# 'Ello from British Columbia, Canada



## Fruitloops (Jul 23, 2008)

Hello from British Columbia, Canada. <waves>

My name is Murphie and I am hopelessly head over heals with those hairy four legged beasties we call horses  

I own one horse, Mynika, an Arabian mare who's in-foal for a late April, early March baby. I've been riding since I was about four years old and while I haven't taken lessons in a little over two years, I go out trail riding almost every day and am also very interested in dabbling in a little bit of Eventing. 

I'm very passionate about animal's and hope to open a rescue center for retired/abused/unwanted/slaughter bound Draft horses sometime in the future. Besides horses, I am an avid writer and hope to someday publish my novel that I am currently working on. 

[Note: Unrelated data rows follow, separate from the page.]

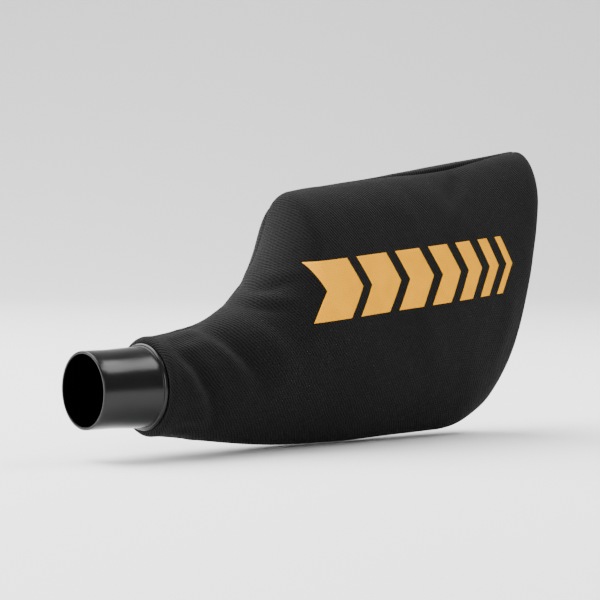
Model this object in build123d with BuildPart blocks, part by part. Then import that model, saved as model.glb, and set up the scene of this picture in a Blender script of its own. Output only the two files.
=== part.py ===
# Dust bag for a hand-held planer: a tapered plastic spout with a sewn fabric bag clamped behind it.
#
# Frame, in millimetres: the origin is the centre of the spout's mouth, +X runs along the spout into the
# bag, +Z is up and the printed side of the bag faces -Y. The bag is two mirrored fabric panels that meet
# in a seam on the plane Y = 0, with a zip across the flat rear end.

from build123d import *
from math import atan2, degrees, sqrt
import os

# ---- Spout ----
mouth_radius = 19.0  # outer radius of the push-in end
seat_length = 14.0  # straight part that seats in the tool's outlet
root_radius = 19.85  # outer radius where the taper reaches the flange
bore_radius = 17.5
flange_start = 33.2
flange_thickness = 2.2
flange_radius = 21.6
stub_radius = 19.3  # inner stub that the fabric is clamped to
stub_end = 56.0
barb_radius = 20.1  # low ridge that stops the fabric sliding off
barb_length = 2.6
barb_lead = 0.5
flange_fillet = 0.8

# ---- Fabric ----
cloth = 1.0  # thickness of the lined twill
seam_gap = 0.3  # between the two panels along the seam
neck_radius = 24.5  # outer radius of the bag's neck
neck_start = 42.0  # X where the round neck passes into the bag
belly_half = 33.0  # half the bag's greatest thickness, along Y
end_half = 14.0  # half the width of the flat rear end
belly_at = 0.45  # share of the way along the bag where it is thickest
end_taper = 2.1  # larger keeps the bag thick for longer towards the rear end
hem_cloth = 0.8  # the turned hems are pressed a little thinner
sleeve_inner = stub_radius + 0.1  # turned-in hem that lies on the stub
sleeve_end = 52.5
roll_x = 38.0  # centre of the roll where the hem turns back over the clamp
hem_overlap = 0.5
least_slant = 0.35  # sine of the flattest angle that the seam wall is thickened for

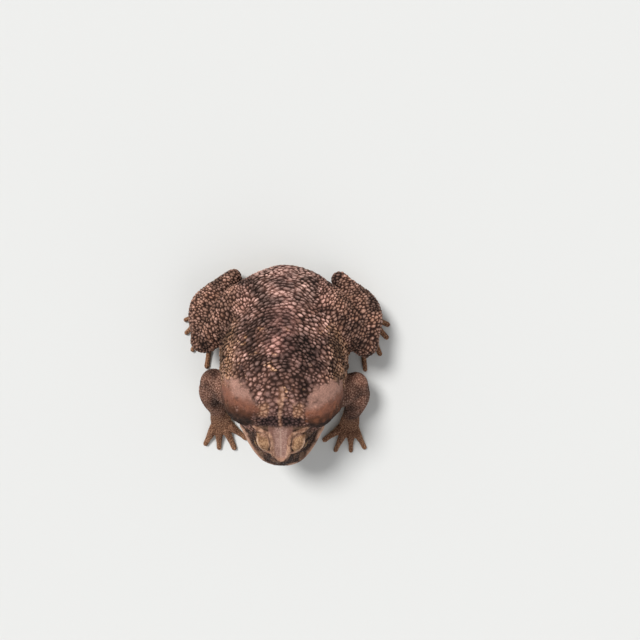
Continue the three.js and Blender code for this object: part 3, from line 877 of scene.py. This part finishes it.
def scatter(points, spacing, stretch, direction, first=0):
    """Picks points at random, none nearer to one picked before than the spacing there."""
    rng = np.random.default_rng(SEED)
    order = np.argsort(rng.uniform(0, 1, len(points)) - first)
    tree = tree_of(points)
    covered = np.zeros(len(points), bool)
    chosen = []
    for i in order:
        if covered[i]:
            continue
        chosen.append(i)
        near = np.array([k for _, k, _ in tree.find_range(points[i], spacing[i] * stretch[i])])
        size = oval_squares(points[near] - points[i], direction[i], stretch[i])
        covered[near[size < spacing[i] ** 2]] = True
    return np.array(chosen)


def nearest_warts(points, places, spacing, stretch, direction):
    """The nearest wart to each point, and how far out in it the point is, from 0 to 1."""
    tree = tree_of(places)
    near = np.array([[k for _, k, _ in tree.find_n(point, NEIGHBOURS)] for point in points])
    size = oval_squares(points[:, None] - places[near], direction[near], stretch[near])
    size = np.sqrt(np.maximum(size, 0)) / spacing[near]
    order = np.argsort(size, axis=1)[:, :2]
    first, second = np.take_along_axis(size, order, axis=1).T
    owner = np.take_along_axis(near, order[:, :1], axis=1)[:, 0]
    return owner, first, 2 * first / (first + second + 1e-9)


def add_warts(points, normals, regions):
    """How high the skin stands, the warts' own tones, and how near their tips each point is."""
    spacing, stretch, height = wart_values(regions, len(points))
    direction = wart_directions(points, normals, regions)
    rng = np.random.default_rng(SEED + 1)
    least, more = WART_SIZES
    sizes = least + more * rng.uniform(0, 1, len(points)) ** 1.6
    spacing = spacing * (1 + 0.15 * lumps(points, 13, 2)) * sizes
    sample = rng.permutation(len(points))[: int(len(points) * WART_SAMPLE)]
    first = 0.5 * wart_rows(points[sample])
    picked = sample[scatter(points[sample], spacing[sample], stretch[sample], direction[sample], first)]
    wobble = np.stack([lumps(points, 2.6, seed) for seed in (3, 4)], -1)[:, [0, 1, 0]] * 0.6
    wobble = wobble + np.stack([lumps(points, 1.3, seed) for seed in (5, 6)], -1)[:, [0, 1, 1]] * 0.3
    owner, reach, out = nearest_warts(
        points + wobble, points[picked], spacing[picked], stretch[picked], direction[picked]
    )
    own = rng.uniform(0.55, 1.3, len(picked))
    tone = rng.uniform(-1, 1, len(picked))
    share = reach / rng.uniform(*WART_WIDTHS, len(picked))[owner]
    bead = 0.4 * np.clip(1 - share**2, 0, 1) ** 0.8 + 0.6 * np.clip(1 - share, 0, 1)
    bead = bead * fall(out, 0.72, 1)
    in_rows = regions["rows"] * ramp(lumps(points, 18, 37), -0.5, 0.4)
    bead = bead + 0.32 * in_rows * (wart_rows(points) - bead)
    return bead, height * own[owner], tone[owner], out


def large_warts(points, regions):
    """How high the few large warts of the back and flanks stand, from 0 to 1."""
    rng = np.random.default_rng(SEED + 2)
    share = (1 - regions["belly"]) * (1 - regions["gland"]) * ramp(points[:, 1], -62, -52)
    share = share * (1 - 0.75 * ramp(points[:, 1], 12, 45))
    for name in ("cheek", "throat", "neck", "upper_arm", "forearm", "hand", "nape"):
        share = share * (1 - regions[name])
    open_skin = np.flatnonzero(share > 0.2)
    sample = rng.permutation(open_skin)[: LARGE_WARTS["tries"]]
    even = np.full(len(sample), LARGE_WARTS["spacing"], float)
    flat = np.zeros((len(sample), 3))
    picked = sample[scatter(points[sample], even, np.ones(len(sample)), flat)]
    high = np.zeros(len(points))
    order = np.argsort(points[:, 1])
    rows = points[order, 1]

    def raise_wart(place, radius):
        start, end = np.searchsorted(rows, [place[1] - radius, place[1] + radius])
        near = order[start:end]
        reach = np.linalg.norm(points[near] - place, axis=1) / radius
        high[near] = np.maximum(high[near], np.clip(1 - reach**2, 0, 1) ** 1.2)

    for i, radius in zip(picked, rng.uniform(*LARGE_WARTS["radius"], len(picked))):
        raise_wart(points[i], radius)
    for x, y, radius in SHOULDER_WARTS:
        close = np.flatnonzero(np.hypot(points[:, 0] - x, points[:, 1] - y) < 2)
        raise_wart(points[close[np.argmax(points[close, 2])]], radius)
    return high * share


def fold_skin(points):
    """How much each point is pressed in by the folds of the skin, in mm."""
    depth = np.zeros(len(points))
    across = np.abs(points[:, 0]) + 2 * lumps(points, 16, 21)
    folded = np.column_stack([across, points[:, 1], points[:, 2]])
    for line, deep, wide in FOLDS:
        line = curve(line, 6)[0]
        near = np.all((folded > line.min(0) - 3 * wide) & (folded < line.max(0) + 3 * wide), axis=1)
        near = np.flatnonzero(near)
        reach, share = nearest_on(line, folded[near])
        ends = ramp(share, 0, 0.2)
        if line[-1][0] > 0:
            ends = ends * fall(share, 0.8, 1)
        depth[near] += deep * ends * (ridge(reach, wide) - 0.45 * ridge(reach - 1.9 * wide, wide))
    return depth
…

There's not many horse enthusiasts where I live so I'm always excited to meet new people who share my (often times slightly obsessive) love for horses!


----------



## mlkarel2010 (Jan 27, 2008)

Hello and welcome to the forum!!

You said you were a writer, so I recommend the stories and poems section! We'd love to hear some of your work!

Happy posting!


----------



## Fruitloops (Jul 23, 2008)

Thanks for the warm welcome! I'll be sure to check out the Story and Poem section and if I can gather enough courage maybe I'll post some of my work :lol:


----------



## PoptartShop (Jul 25, 2010)

Welcome to the Horse Forum.  Have fun posting!


----------



## buckaroo2010 (Nov 7, 2007)

Welcome!


----------